Élèves de la Sixième Antalya avec l’aide de Patrice Gaches (Professeur Certifié de Lettres Modernes au Collège Nina Simone, Lille)
Nous sommes les élèves de la classe 6ème Antalya du Collège Nina Simone à Lille. Le mardi 23 avril 2019 à neuf heures, nous avons quitté notre établissement en direction du Palais des Beaux-Arts (PBA) de Lille, accompagnés par Madame Lemaitre et Monsieur Gaches. Nous avons pris la rue Gambetta et sommes passés devant le marché de Wazemmes pour arriver dix minutes plus tard à la place de la République. De là, nous avons rejoint Marie-José, Valerio et Julien qui nous attendaient dans le petit jardin du bâtiment administratif, derrière le musée. Ensuite, nous avons emprunté les sous-sols du PBA, traversé le rez-de-chaussée et sommes montés au premier étage ; c’est là que sont exposées les peintures à l’huile du Moyen Âge et de La Renaissance.
Marie-José nous a montré un tableau de Rubens, datant du XVIème siècle et intitulé La Descente de Croix. Nous avons décrit l’œuvre avec son aide.
\[\text{La Descente de croix (Peter Paul Rubens)}\]
Jésus-Christ est le premier personnage que nous avons repéré parmi les dix apparaissant sur le tableau. On le reconnaît à sa peau blanche contrastant avec le fond noir de l’éclipse. Il est enveloppé d’un linceul blanc et porté à droite par Joseph d’Arimathie et en haut à gauche par un croyant.
Jean, le plus jeune des apôtres, tient la jambe droite et le dos de Jésus-Christ, tout en buvant le sang qui coule de son flanc droit. Nous l’avons repéré en second par les couleurs primaires de ses habits : le rouge, contraire du vert formé par le jaune et le bleu. La tête de Jean est au centre du tableau en forme de rectangle. Le jaune de ses cheveux marque une différence avec les reflets violets du linceul envoyés par un mélange de bleu et de rouge. Sa silhouette est inscrite dans un triangle rectangle dont l’angle droit a pour sommet son pied droit. Jean a des muscles développés qui l’aident à porter Jésus-Christ.

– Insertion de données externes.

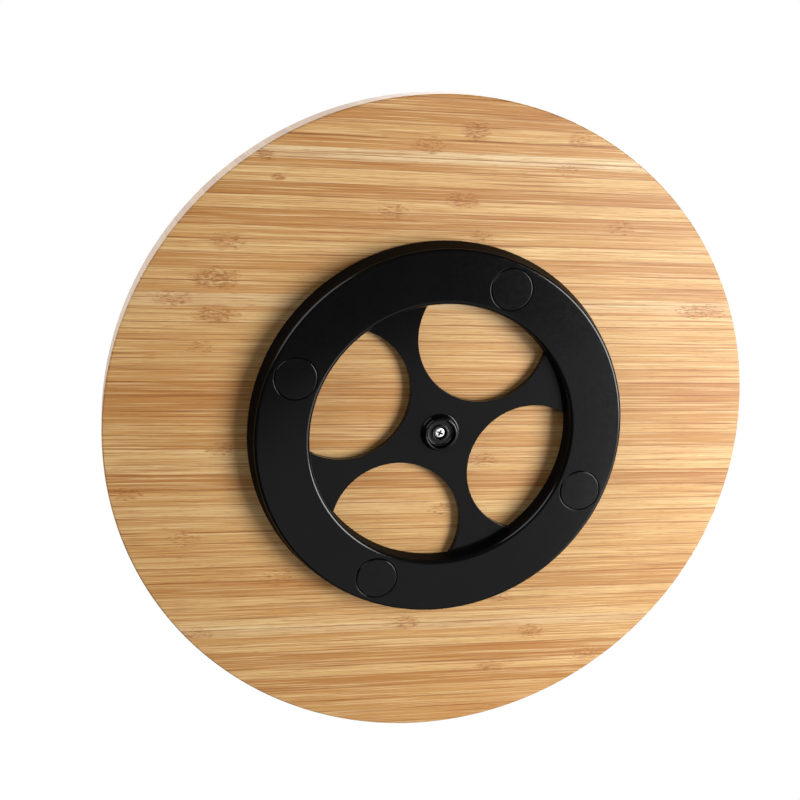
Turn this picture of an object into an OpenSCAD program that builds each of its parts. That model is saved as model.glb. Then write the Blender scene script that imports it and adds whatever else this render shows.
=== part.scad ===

À gauche de Jean et derrière lui, Marie-Madeleine est à genoux, en train d’embrasser la main droite du Christ. Le jaune du bas de sa robe et de ses cheveux crée un contraste avec le violet du haut de son habit. De la tête jusqu’aux hanches, Marie-Madeleine est inscrite dans un rectangle en diagonale par rapport à celui du tableau ; et des hanches aux pieds, la prostituée l’est dans un triangle rectangle.
Marie est en dessous de la tête de son fils Jésus-Christ. Elle est brune de peau pâle et porte une robe bleue contrastant avec les cheveux et la barbe orange du messie. Marie regarde son fils avec tristesse et terreur tout en lui tenant son bras.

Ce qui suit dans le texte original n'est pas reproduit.